If you absolutely can’t do anything about reducing your scrap material, consider selling them to other vendors! Remember that one man’s waste is another man’s treasure. There’s a high likelihood of you finding someone who can make use of your scrap material for their own.
Aside from material, consider renting out any extra storage space you have as well. You can offer this storage space as a local warehouse for your supplier and have them give you discounts for materials in return. You can also rent out extra space for other local vendors who don’t have the capacity to get their own storage space yet. Either way, it’s a win-win for both parties involved; you give them the space they need and you get to recover some of your money back in return.
7. Go for low-cost materials as much as possible.
Unless you’re a luxury brand and your main selling point is that you don’t EVER scrimp on materials, then you have to consider finding cheaper alternatives to your usual materials to lower the cost of production.
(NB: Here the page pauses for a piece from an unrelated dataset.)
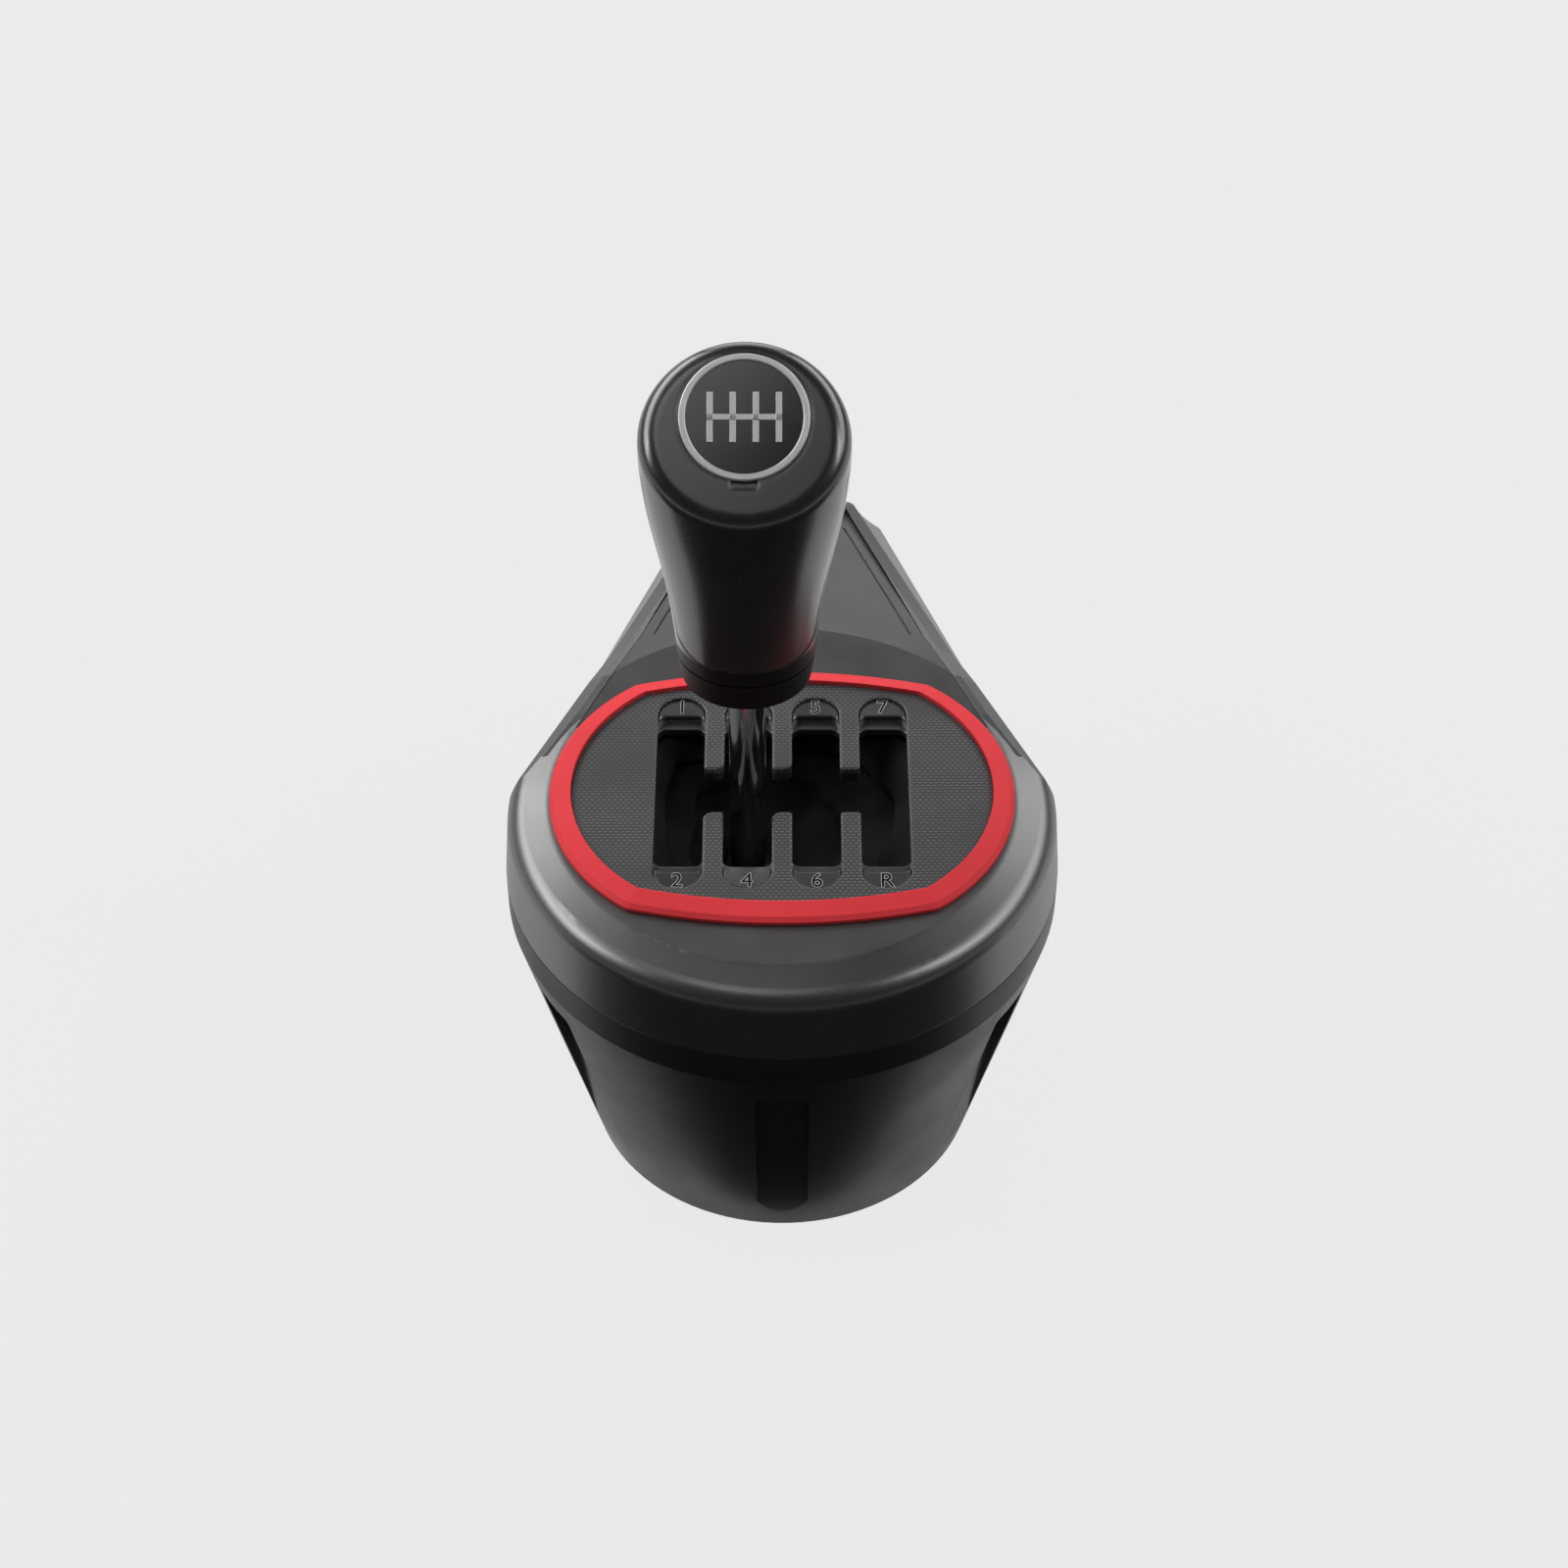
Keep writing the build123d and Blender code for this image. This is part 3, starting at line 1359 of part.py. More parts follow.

Just remember that when sourcing lower-cost materials, you need to make sure that you’re not sacrificing quality. Some materials are perfect cheaper alternatives for others, while some can really reduce the durability, comfort, or appeal of your products. Be sure to conduct a thorough study, and don’t just decide to swap one material for another without any background research. Changing some materials might not just affect the end product, it could have an effect on your processes too such as requiring more time and effort or needing special tools to work with them.
8. Go bargain hunting.
Although big-time manufacturers already have plenty of suppliers lined up to give them the materials they need, the same cannot be said for startup retail businesses. That’s why bargain hunting is a viable source of raw materials (and new ideas) for small manufacturers.
When you go bargain hunting, remember to be on the lookout for small-time suppliers too. There are many local suppliers who can offer you top-quality supplies at prices much lower than established suppliers. Not only will you be saving money on supplies, but you’ll also be helping out a fellow small business. This can also be a great selling point for your products because more and more people are now very much into supporting high-quality products that are made locally.
9. Buy in bulk.
There are always savings to be made when you buy in bulk, so do so when your budget affords it. Many suppliers are happy to offer bulk discounts and discounts for regular deliveries, so consider scheduling your shipment of new materials carefully. This means that you have to be really particular when it comes to monitoring your stocks. You need to make sure that you schedule bulk deliveries just in time before your old stocks last. This is so that you won’t waste money buying smaller quantities of materials in between deliveries.
10. Negotiate deals with your suppliers.
It’s the most important rule you need to live by as a business owner: negotiate! Nothing is set in stone unless you’ve signed any contract, so always remember to negotiate prices, discounts, and deals. The first price offered is usually padded, so there’s always room for suppliers to give you a much better rate. Suppliers are business owners too, and they understand the importance of negotiating when making deals. Still nervous about negotiating? Here’s a little tip:
Here’s a bonus tip: cultivate healthy professional relationships with everyone you’re dealing with. Good connections will always be useful in business, and this doesn’t just translate to having excellent connections with business partners or shareholders, or any other major stakeholder in your company. You have to have long-lasting, mutually beneficial relationships with everyone from the bottom up: from your delivery crew and production line staff to your big suppliers.
It can be challenging to minimize the cost of producing your goods when you’re a small business. Many large suppliers and freight carriers push small businesses to the side in favor of bigger companies, but don’t lose hope. As long as you persist, you’re bound to find some amazing deals and cultivate excellent partnerships with suppliers who can help you with driving new business development.